For any \(x,y \in \mathbb{R}\)
\begin{align*}
|x+y| & \leq |x| + |y|
\end{align*}
Section 1.9 (Optional) — Proving the Arithmetic of Limits
Perhaps the most useful theorem of this chapter is Theorem 1.4.3 which shows how limits interact with arithmetic. In this (optional) section we will prove both the arithmetic of limits Theorem 1.4.3 and the Squeeze Theorem 1.4.18. Before we get to the proofs it is very helpful to prove three technical lemmas that we'll need. The first is a very general result about absolute values of numbers:
Proof.
Notice that for any real number \(x\text{,}\) we always have \(-x,x\le|x|\) and either \(|x|=x\) or \(|x|=-x\text{.}\) So now let \(x,y \in \mathbb{R}\text{.}\) Then we must have either
\begin{align*}
|x+y|&= x+y &&\le |x|+|y|\\
\end{align*}
or
\begin{align*} |x+y|&= -x-y &&\le |x|+|y| \end{align*}In both cases we end up with \(|x+y| \le |x| + |y|\text{.}\)

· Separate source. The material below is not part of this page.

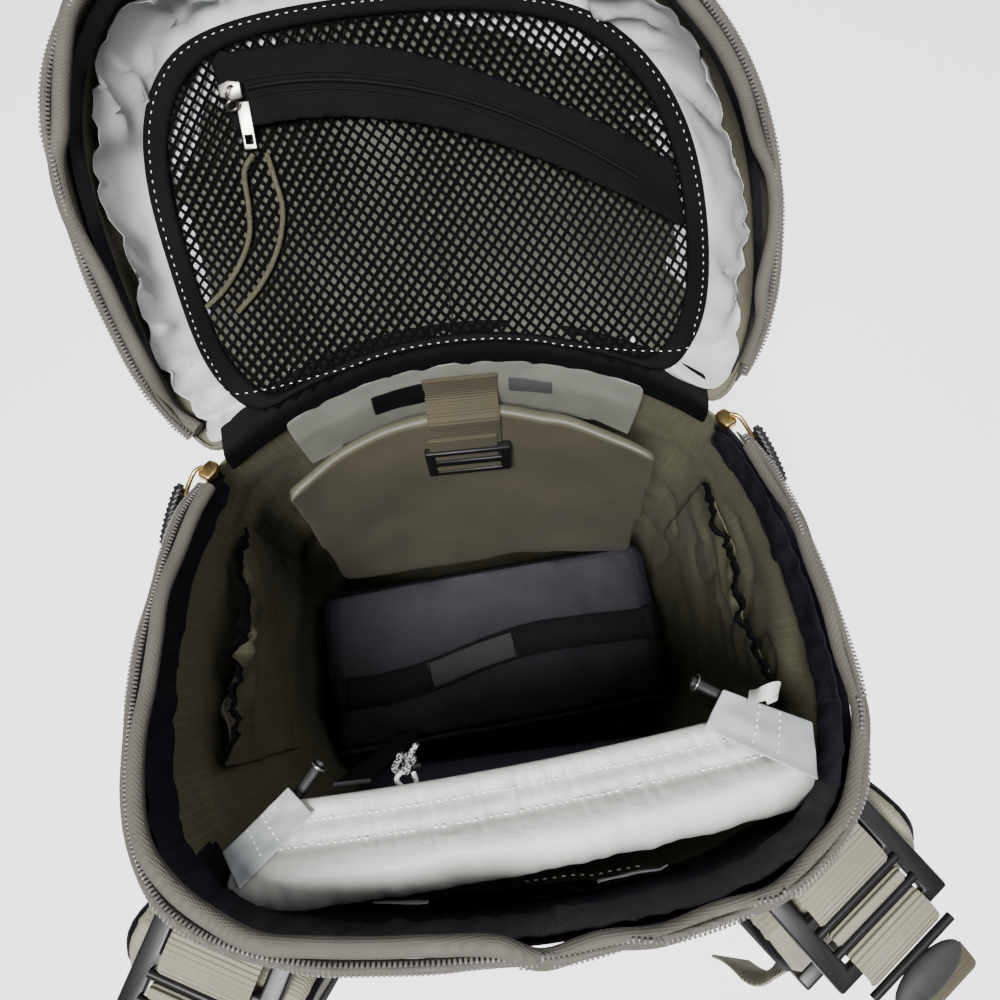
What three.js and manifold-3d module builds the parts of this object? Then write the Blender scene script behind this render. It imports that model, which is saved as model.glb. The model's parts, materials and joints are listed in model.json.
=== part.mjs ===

The second lemma is more specialised. It proves that if we have a function \(f(x) \to F\) as \(x \to a\) then there must be a small window around \(x=a\) where the function \(f(x)\) must only take values not far from \(F\text{.}\) In particular it tells us that \(|f(x)|\) cannot be bigger than \(|F|+1\) when \(x\) is very close to \(a\text{.}\)
Lemma 1.9.2.
Let \(a \in \mathbb{R}\) and let \(f\) be a function so that \(\ds \lim_{x \to a} f(x) =F\text{.}\) Then there exists a \(\delta \gt 0\) so that if \(0 \lt |x-a| \lt \delta\) then we also have \(|f(x)| \leq |F|+1\text{.}\)
The proof is mostly just manipulating the \(\epsilon\)–\(\delta\) definition of a limit with \(\epsilon=1\text{.}\)
Proof.
Let \(\epsilon = 1\text{.}\) Then since \(f(x) \to F\) as \(x \to a\text{,}\) there exists \(\delta \gt 0\) so that when \(0 \lt |x-a| \lt \delta\text{,}\) we also have \(|f(x)-F| \leq \epsilon=1\text{.}\) So now assume \(0 \lt |x-a| \lt \delta\text{.}\) Then
\begin{align*}
-\epsilon &\leq f(x) - F \leq \epsilon & \text{rearrange a little}\\
-\epsilon+F &\leq f(x) \leq \epsilon+F\\
\end{align*}
Now \(\epsilon+F \leq \epsilon+|F|\) and \(-\epsilon+F \geq -\epsilon-|F|\text{,}\) so
\begin{align*} -\epsilon-|F| &\leq f(x) \leq \epsilon+|F| \end{align*}Hence we have \(|f(x)| \leq \epsilon+|F| = |F|+1\text{.}\)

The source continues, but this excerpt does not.